Porém, assim como Boaventura observa, há também o crescimento do
conservadorismo e a tentativa de manter a ordem atual, o que é evidenciado na
Arguição de Descumprimento de Preceito Fundamental (ADPF) com pedido de
suspensão liminar da eficácia dos atos do Poder Público feita pelo Partido
Democratas (DEM), alegando inconstitucionalidade dos atos que implantaram o
sistema de cotas. Para tanto diz basear-se nos princípios constitucionais:
republicano, dignidade da pessoa humana, repúdio ao racismo, igualdade,
legalidade, devido processo legal, vedação do preconceito e da discriminação
dentre outros. Alegando que defende a necessidade de medidas afirmativas no
Brasil e que não pretende discutir sobre racismo, preconceito e discriminação,
o DEM questiona se o Racismo Institucionalizado seria adequado para o Brasil,
construindo de fato uma sociedade justa, igual e solidária. Conclui que não,
que o modelo de cotas foi apenas uma implantação de um modelo estadunidense sem
levar em conta as diferenças histórias entre os países, defende que “no Brasil
ninguém é excluído pelo fato de ser negro”, de modo que o grande problema no
Brasil é a desigualdade social, portanto a pobreza e as cotas ao invés de
solucionar, iriam apenas mascarar e até mesmo agravar o problema. Além disso,
questionam o Tribunal Racial da Unb que supostamente teria a função de
identificar quem é negro e quem não é, alegam que o Brasil é caracterizado pela
miscigenação e que seria extremamente difícil apontar a que raça cada um
pertence. Portanto, essa medida acabaria por criar o racismo, o preconceito.
A
arguição é julgada totalmente improcedente, baseando-se no princípio da
igualdade material e na Justiça Social que são objetivados com a implementação
das cotas. É importante notar que no Brasil o racismo é uma questão cultural, que
vem desde o tratamento desumano dado aos negros na época da escravidão, a segregação
social sofrida por eles e que infelizmente não se alterou com a abolição da
escravatura, devido em grande parte à inércia do Estado, que não implementou
políticas visando a integração do negro liberto, de modo que mesmo livre, ele se
manteve à margem da sociedade.
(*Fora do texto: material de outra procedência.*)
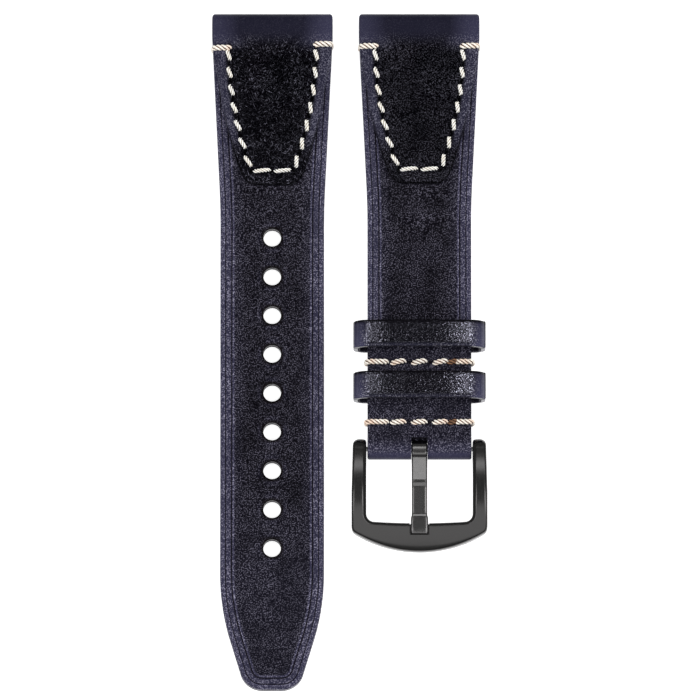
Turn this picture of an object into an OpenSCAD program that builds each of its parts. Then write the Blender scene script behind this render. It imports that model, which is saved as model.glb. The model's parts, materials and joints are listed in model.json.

Ao analisarmos as classes mais pobres do Brasil
na atualidade, observamos que nem mesmo hoje essa situação sofreu grandes
mudanças, os negros e pardos encontram-se majoritariamente nestas classes mesmo
representando mais da metade da população brasileira (53% segundo a Pnad 2013).
Apesar
de não resolver todo o problema e ser muitas vezes mal vista, as cotas (como
medida reparatória temporária) são uma solução do direito válida e de extrema
importância, que dá a oportunidade a essa camada da população, geralmente
excluída, de ingressar em um ensino superior de qualidade e assim ter grandes
chances de melhorar sua situação socioeconômica, alterando a característica
elitista e branca das universidades públicas e do mercado de trabalho. Acaba
também por gerar a reconciliação e a convivência entre brancos e negros, buscando
a aceitação e o respeito às diferenças, uma forma de justiça reparadora, que
apesar de não ser o ideal para o cosmopolitismo, já é um grande passo, para que
aos poucos caminhemos à tão sonhada convivialidade, que seria a reconciliação
voltada para o futuro, onde os “agravos do passado são resolvidos de maneira a
viabilizar sociabilidades alicerçadas em trocas tendencialmente iguais e na
autoridade compartilhada.”
Desta
forma, o Direito, aliado à educação (visto que há uma necessidade gritante de
melhorar a qualidade do ensino público brasileiro), pode e deve ser
emancipatório, para que atue cada vez mais na transformação e melhoria da
sociedade, defendendo e garantindo direitos e a inclusão dos excluídos,
promovendo a Justiça Social e a igualdade formal e material.